Mean durations: Bull=12.5d, Sideways=6.3d, Bear=6.7d

Bull regimes are sticky (0.92 self-transition). Bear regimes are shorter but sharp. Sideways is the most unstable state, which is why pair trading works best there — mean reversion is strongest when the market is range-bound.

4. Regime-conditioned strategies

Each regime dispatches to a different strategy:

Bull regime: Momentum (top 3 by 20d return)

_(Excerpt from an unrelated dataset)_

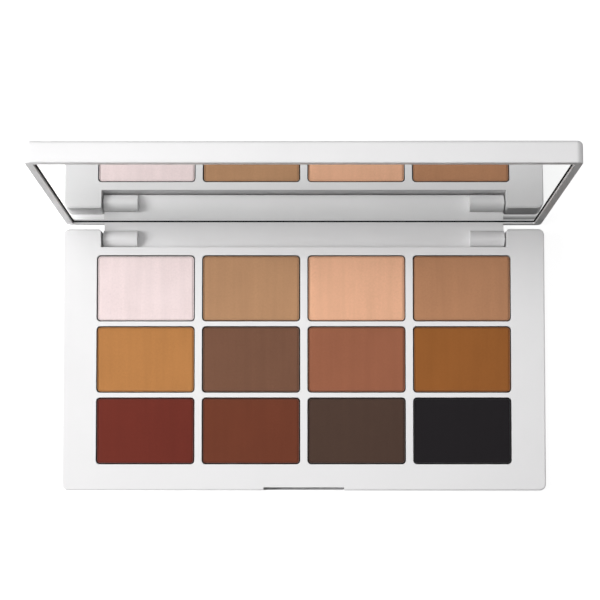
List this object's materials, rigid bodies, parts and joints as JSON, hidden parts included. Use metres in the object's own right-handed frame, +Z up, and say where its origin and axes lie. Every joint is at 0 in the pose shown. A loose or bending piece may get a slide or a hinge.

def bull_strategy(group_symbols, price_data):
    """In bull markets, ride momentum — pair trading underperforms."""
    returns_20d = {}
    for sym in group_symbols:
        ret = (price_data[sym][-1] / price_data[sym][-20] - 1)
        returns_20d[sym] = ret

    top_3 = sorted(returns_20d, key=returns_20d.get, reverse=True)[:3]
    return [Signal(sym=s, direction="long", weight=1/3) for s in top_3]

Why not pair trade in bull markets? Because in a strong uptrend, mean-reversion signals get crushed by momentum. The spread widens and keeps widening. R6 backtest confirmed this: win rate dropped from 58% to 41% during bull regimes.

Sideways regime: QR-DQN pair trading (R6 production model)

This is where the R6 model shines. Sideways markets have mean-reverting spreads, moderate volatility, and stable correlations.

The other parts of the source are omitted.